_PROBLEM TO WORK ON_
Line by line, reproduce exactly the beginning of the listing below, ending with the line that contains "BASE_Z = -236.0" and adding nothing.
## BEGIN SOURCE EXCERPT
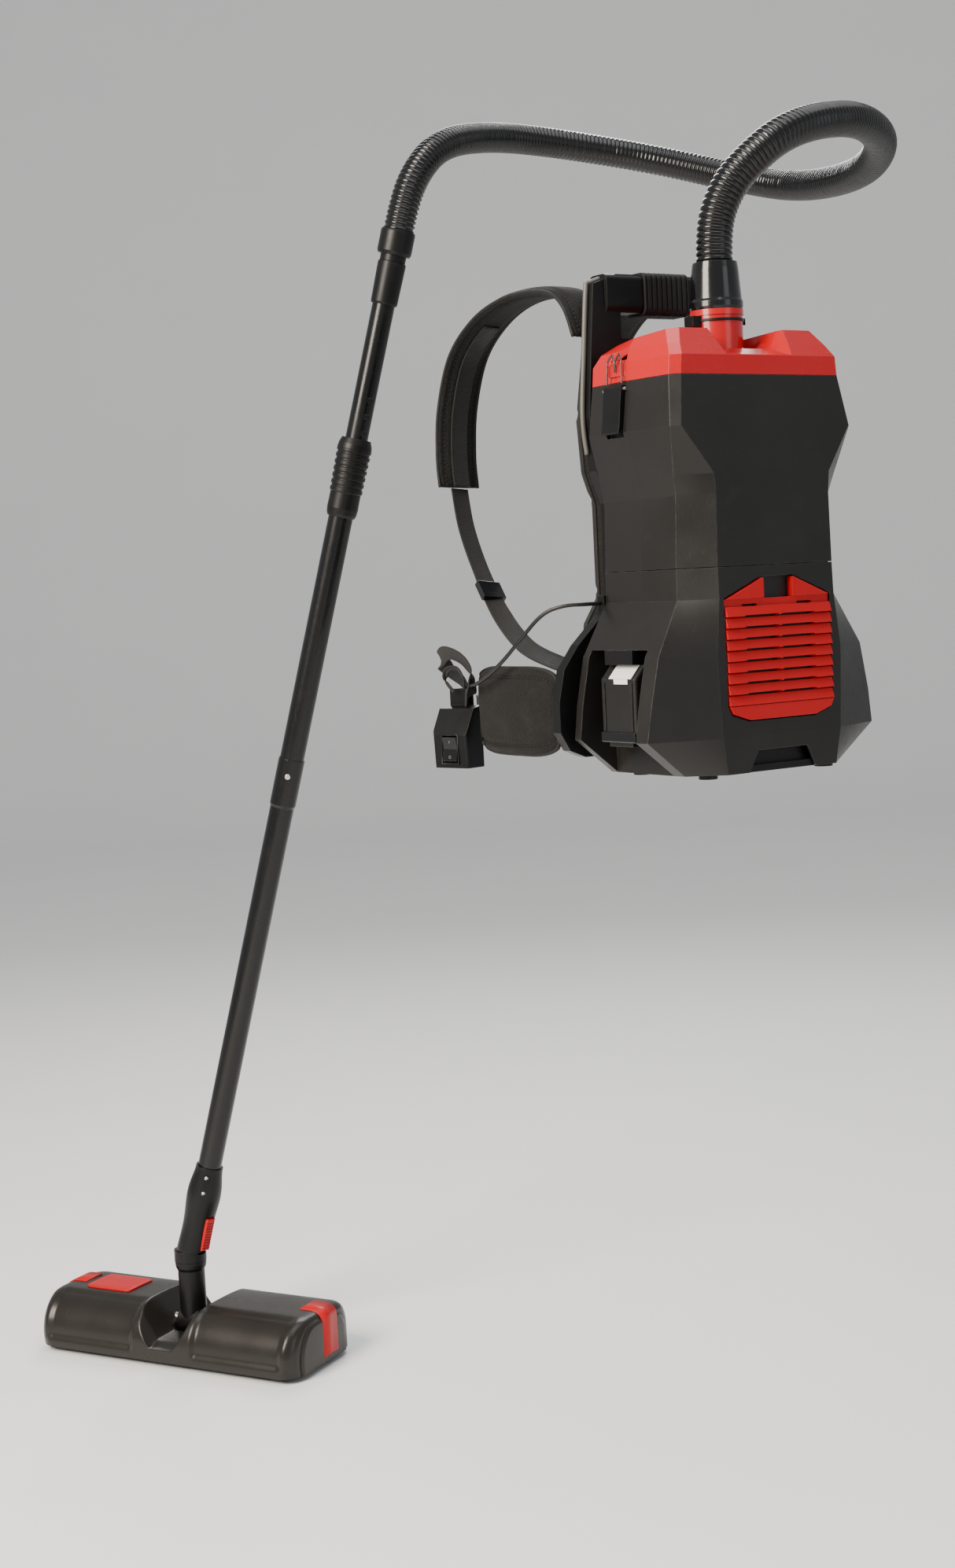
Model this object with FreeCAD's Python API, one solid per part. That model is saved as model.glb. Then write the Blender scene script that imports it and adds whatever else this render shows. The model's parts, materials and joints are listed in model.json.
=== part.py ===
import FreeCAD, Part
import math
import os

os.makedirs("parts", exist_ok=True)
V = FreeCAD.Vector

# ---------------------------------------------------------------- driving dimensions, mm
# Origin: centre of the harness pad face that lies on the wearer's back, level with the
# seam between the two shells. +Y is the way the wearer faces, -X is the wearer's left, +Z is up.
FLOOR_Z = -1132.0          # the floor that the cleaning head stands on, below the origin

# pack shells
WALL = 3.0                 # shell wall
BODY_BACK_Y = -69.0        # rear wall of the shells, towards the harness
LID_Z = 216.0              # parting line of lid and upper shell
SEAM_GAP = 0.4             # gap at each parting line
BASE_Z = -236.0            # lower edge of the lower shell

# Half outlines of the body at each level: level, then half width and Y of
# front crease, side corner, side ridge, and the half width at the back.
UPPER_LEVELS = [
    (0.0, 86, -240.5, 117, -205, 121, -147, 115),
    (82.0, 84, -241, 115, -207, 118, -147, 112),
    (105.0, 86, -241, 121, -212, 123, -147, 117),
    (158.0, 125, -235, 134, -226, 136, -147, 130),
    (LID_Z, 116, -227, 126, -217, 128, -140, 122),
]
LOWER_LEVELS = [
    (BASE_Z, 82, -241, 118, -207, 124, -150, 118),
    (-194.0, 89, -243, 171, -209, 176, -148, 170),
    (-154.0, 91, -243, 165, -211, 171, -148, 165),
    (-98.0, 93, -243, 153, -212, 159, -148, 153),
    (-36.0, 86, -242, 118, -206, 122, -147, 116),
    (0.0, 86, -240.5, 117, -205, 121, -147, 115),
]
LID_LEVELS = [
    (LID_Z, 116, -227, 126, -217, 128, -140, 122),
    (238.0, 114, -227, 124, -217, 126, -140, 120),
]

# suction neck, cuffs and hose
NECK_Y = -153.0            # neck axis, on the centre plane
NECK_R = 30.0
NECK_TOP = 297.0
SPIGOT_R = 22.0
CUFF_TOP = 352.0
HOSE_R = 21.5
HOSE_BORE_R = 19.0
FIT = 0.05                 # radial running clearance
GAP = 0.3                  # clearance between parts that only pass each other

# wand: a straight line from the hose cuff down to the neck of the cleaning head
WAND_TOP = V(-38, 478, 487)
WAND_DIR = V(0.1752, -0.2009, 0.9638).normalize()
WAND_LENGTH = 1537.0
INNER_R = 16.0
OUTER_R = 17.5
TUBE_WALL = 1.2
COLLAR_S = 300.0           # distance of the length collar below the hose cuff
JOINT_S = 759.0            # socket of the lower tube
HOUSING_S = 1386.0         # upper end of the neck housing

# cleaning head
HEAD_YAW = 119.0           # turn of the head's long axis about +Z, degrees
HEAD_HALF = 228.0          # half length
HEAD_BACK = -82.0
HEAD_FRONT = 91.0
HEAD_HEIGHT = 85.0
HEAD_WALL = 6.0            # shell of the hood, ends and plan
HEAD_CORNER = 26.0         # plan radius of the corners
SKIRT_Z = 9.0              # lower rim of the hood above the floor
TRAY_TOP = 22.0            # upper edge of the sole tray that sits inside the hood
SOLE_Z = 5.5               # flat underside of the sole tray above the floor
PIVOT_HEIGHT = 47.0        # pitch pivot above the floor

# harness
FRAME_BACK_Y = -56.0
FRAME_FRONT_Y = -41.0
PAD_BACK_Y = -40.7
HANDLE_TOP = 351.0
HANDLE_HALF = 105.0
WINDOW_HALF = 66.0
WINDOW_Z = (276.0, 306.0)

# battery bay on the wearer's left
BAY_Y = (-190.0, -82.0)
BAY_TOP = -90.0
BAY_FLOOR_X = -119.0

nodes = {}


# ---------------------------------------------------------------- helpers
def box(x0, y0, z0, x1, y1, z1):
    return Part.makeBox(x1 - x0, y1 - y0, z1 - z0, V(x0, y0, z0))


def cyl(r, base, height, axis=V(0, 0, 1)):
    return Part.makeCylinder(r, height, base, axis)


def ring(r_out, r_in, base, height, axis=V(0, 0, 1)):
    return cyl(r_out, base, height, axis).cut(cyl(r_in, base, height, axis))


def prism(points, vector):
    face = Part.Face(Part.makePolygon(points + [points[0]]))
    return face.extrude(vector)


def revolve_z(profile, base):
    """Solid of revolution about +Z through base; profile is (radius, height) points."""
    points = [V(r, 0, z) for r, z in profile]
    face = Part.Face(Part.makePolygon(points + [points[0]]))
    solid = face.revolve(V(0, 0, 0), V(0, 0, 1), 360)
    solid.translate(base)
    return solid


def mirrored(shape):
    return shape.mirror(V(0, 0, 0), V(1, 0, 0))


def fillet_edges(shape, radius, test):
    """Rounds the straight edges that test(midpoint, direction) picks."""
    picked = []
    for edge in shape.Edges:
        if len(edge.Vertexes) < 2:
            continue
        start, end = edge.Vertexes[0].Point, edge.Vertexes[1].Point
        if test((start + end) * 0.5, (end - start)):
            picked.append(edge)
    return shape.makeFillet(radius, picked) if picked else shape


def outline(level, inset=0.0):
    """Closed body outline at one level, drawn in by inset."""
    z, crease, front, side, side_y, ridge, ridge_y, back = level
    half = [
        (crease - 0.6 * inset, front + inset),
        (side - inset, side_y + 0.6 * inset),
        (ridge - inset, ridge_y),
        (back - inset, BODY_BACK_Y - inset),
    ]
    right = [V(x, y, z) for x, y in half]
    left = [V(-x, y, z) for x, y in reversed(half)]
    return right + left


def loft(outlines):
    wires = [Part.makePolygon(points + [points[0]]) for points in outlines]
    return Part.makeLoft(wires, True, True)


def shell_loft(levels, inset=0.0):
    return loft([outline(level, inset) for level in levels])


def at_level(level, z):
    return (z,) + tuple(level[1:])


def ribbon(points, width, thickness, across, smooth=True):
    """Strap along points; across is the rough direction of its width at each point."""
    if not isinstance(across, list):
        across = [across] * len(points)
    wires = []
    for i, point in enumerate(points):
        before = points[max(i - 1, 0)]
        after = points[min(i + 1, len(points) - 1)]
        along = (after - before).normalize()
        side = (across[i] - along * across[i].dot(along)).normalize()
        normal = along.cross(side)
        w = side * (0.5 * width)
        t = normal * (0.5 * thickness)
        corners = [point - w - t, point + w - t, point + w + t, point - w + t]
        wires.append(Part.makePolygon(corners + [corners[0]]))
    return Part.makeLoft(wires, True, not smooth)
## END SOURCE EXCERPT
_THE REPLY_
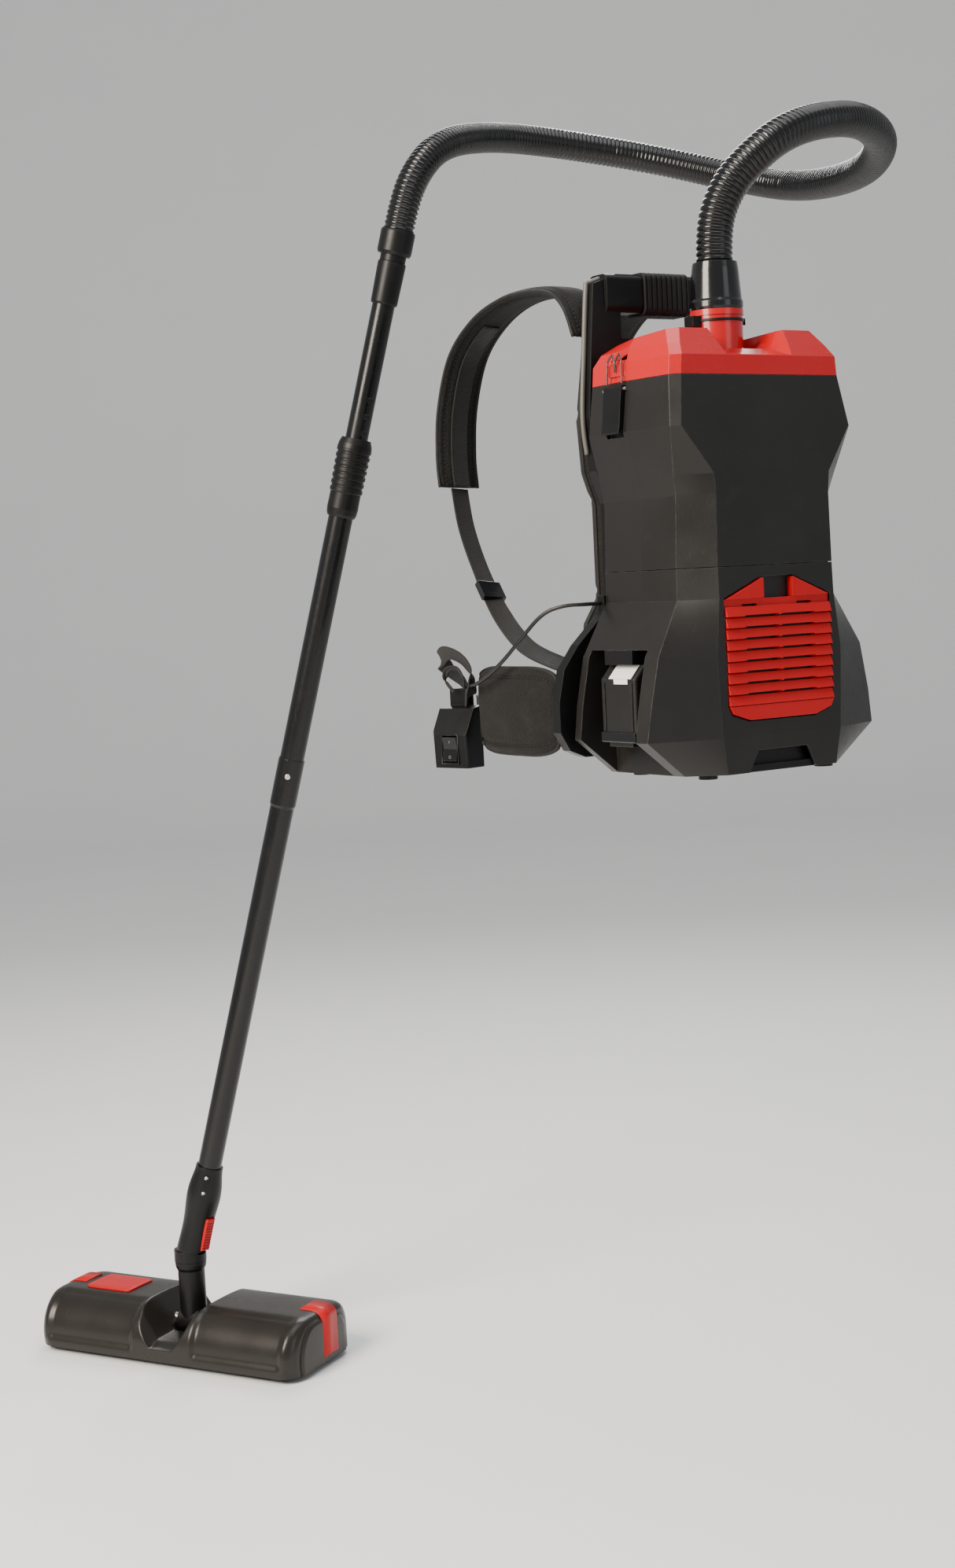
Model this object with FreeCAD's Python API, one solid per part. That model is saved as model.glb. Then write the Blender scene script that imports it and adds whatever else this render shows. The model's parts, materials and joints are listed in model.json.
=== part.py ===
import FreeCAD, Part
import math
import os

os.makedirs("parts", exist_ok=True)
V = FreeCAD.Vector

# ---------------------------------------------------------------- driving dimensions, mm
# Origin: centre of the harness pad face that lies on the wearer's back, level with the
# seam between the two shells. +Y is the way the wearer faces, -X is the wearer's left, +Z is up.
FLOOR_Z = -1132.0          # the floor that the cleaning head stands on, below the origin

# pack shells
WALL = 3.0                 # shell wall
BODY_BACK_Y = -69.0        # rear wall of the shells, towards the harness
LID_Z = 216.0              # parting line of lid and upper shell
SEAM_GAP = 0.4             # gap at each parting line
BASE_Z = -236.0            # lower edge of the lower shell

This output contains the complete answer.